Northern Ireland civil servants 'visibly moved' hearing terminally-ill patients facing benefits barrier
Department for Communities officials were "visibly moved" upon hearing the plight of terminally-ill patients facing unnecessary delays in accessing benefits, it has been said in a letter to one of Northern Ireland's most senior civil servants.
Writing to the head of the Department for Communities Leo O'Reilly, deputy leader of the SDLP Nichola Mallon was calling for change to rules around eligibility for fast-tracking when applying for the Personal Independence Payment (PIP).
Claimants presently are required to have a diagnosis of less than six months to live to be eligible for processing under special rules.
Under the special rules claims are expected to be cleared within two weeks, while processing through the normal system can take more than three months.
Difficulties exist for terminally-ill patients with non-cancerous conditions which are less frequently given an end-of-life diagnosis, such as dementia.
Writing to Mr O'Reilly, Mrs Mallon says: "I know how compassionate the officials working in this area are. They attended a recent meeting I facilitated with those affected by this issue.

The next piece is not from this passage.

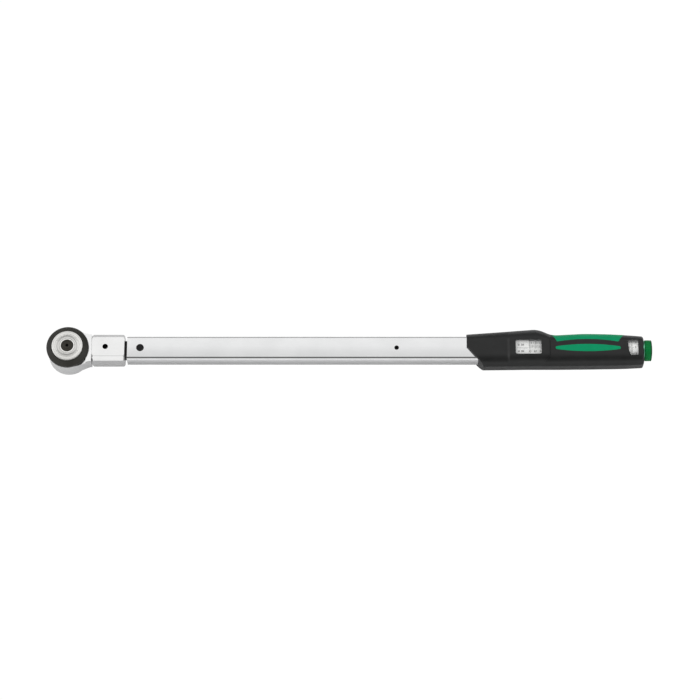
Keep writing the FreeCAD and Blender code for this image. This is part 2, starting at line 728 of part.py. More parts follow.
pawl_blank = freeform("pawl", prism(outline, size("gear_bottom"), size("pawl_top")))
pawl_bore = cylinder(
    "pawl_bore", "pawl_pin_radius + running_gap", "gear_bottom - 1", "pawl_top + 1", "pawl_pivot")
keep(cut("pawl", pawl_blank, pawl_bore), "pawl")

# Fixture block: the chamfered head of the lever, with a rectangular socket for inserts.
block_bar = lengthwise(
    "block_bar", rectangle("block_width", "block_height"), "block_start", "block_end")
dress(block_bar, "Chamfer", "block_chamfer", runs_along(DIRECTIONS["x"]))
block_turning = turned("block_turning", [
    (0, "block_start"),
    ("block_corner_radius", "block_start"),
    ("block_corner_radius + 2", "block_start + 1.6"),
    ("block_corner_radius + 2", "block_end - 1.6"),
    ("block_corner_radius", "block_end"),
    (0, "block_end"),
], axis="x")
block = common("block", block_bar, block_turning)
socket = box(
    "socket",
    ("block_start - 1", "block_start + socket_depth"),
    ("0 - socket_width / 2", "socket_width / 2"),
    ("0 - shank_height / 2", "socket_height - shank_height / 2"),
)
release_hole = cylinder(
    "release_hole", "lock_pin_radius + 0.1", "0", "block_height / 2 + 1", "lock_pin_place")
keep(cut("fixture_block", block, socket, release_hole), "fixture_block")
lock_pin = turned("lock_pin", [
    (0, "lock_pin_bottom"),
    ("lock_pin_radius", "lock_pin_bottom"),
    ("lock_pin_radius", "lock_pin_top - 0.8"),
    ("lock_pin_radius - 0.8", "lock_pin_top"),
    (0, "lock_pin_top"),
], x="lock_pin_place")
keep(lock_pin, "insert_lock_pin")
coil_spring(
    "lock_pin_spring", 1.9, 0.3, "lock_spring_floor", "lock_pin_bottom", 6, "lock_pin_place")

# Head lever: neck through the mouth of the tube, bored for the pivot, and a slim tail.
lever_blank = upright("lever_blank", [
    ("block_end", "0 - neck_width / 2"),
    ("neck_end", "0 - neck_width / 2"),
    ("neck_end", "lever_near"),
    ("lever_end", "lever_near"),
    ("lever_end", "lever_far"),
    ("neck_end + 6", "lever_far"),
    ("neck_end", "neck_width / 2"),
    ("block_end", "neck_width / 2"),
], "0 - neck_height / 2", "neck_height / 2")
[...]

"They were visibly moved when they heard the testimonies of people with terminal illnesses who fall outside the six-month rule and have gone through the current process."
Mrs Mallon went on to ask Mr O'Reilly to reconsider his decision not to review current legislation, something he has said the Department is unable to do due to the absence of a minister.
Last month a letter published in the Belfast Telegraph signed by high-profile names from Northern Ireland's medical and charity sectors called for the time-bound estimation of life expectancy to be abolished as a requirement for eligibility under special rules.
The letter called for action to be taken to bring Northern Ireland's legislation into line with Scotland's - which recently took action to abolish the time-bound estimation requirement.
The call for departmental action comes alongside the first reading of a private members' bill calling a change to eligibility rules before the House of Commons earlier this week.
The Access to Welfare (Terminal Illness Definition) Bill would see rules changed nationwide, and is due for its second hearing in November.
Craig Harrison, Policy and Public Affairs Officer for Marie Curie Northern Ireland, said: "Under the current system, terminally-ill people in Northern Ireland are being denied the compassion and dignity they deserve.
"With no sitting Assembly in Stormont, we’re pleased to see this important issue on the Westminster agenda. We look forward to working further with our local MPs on this vital issue.”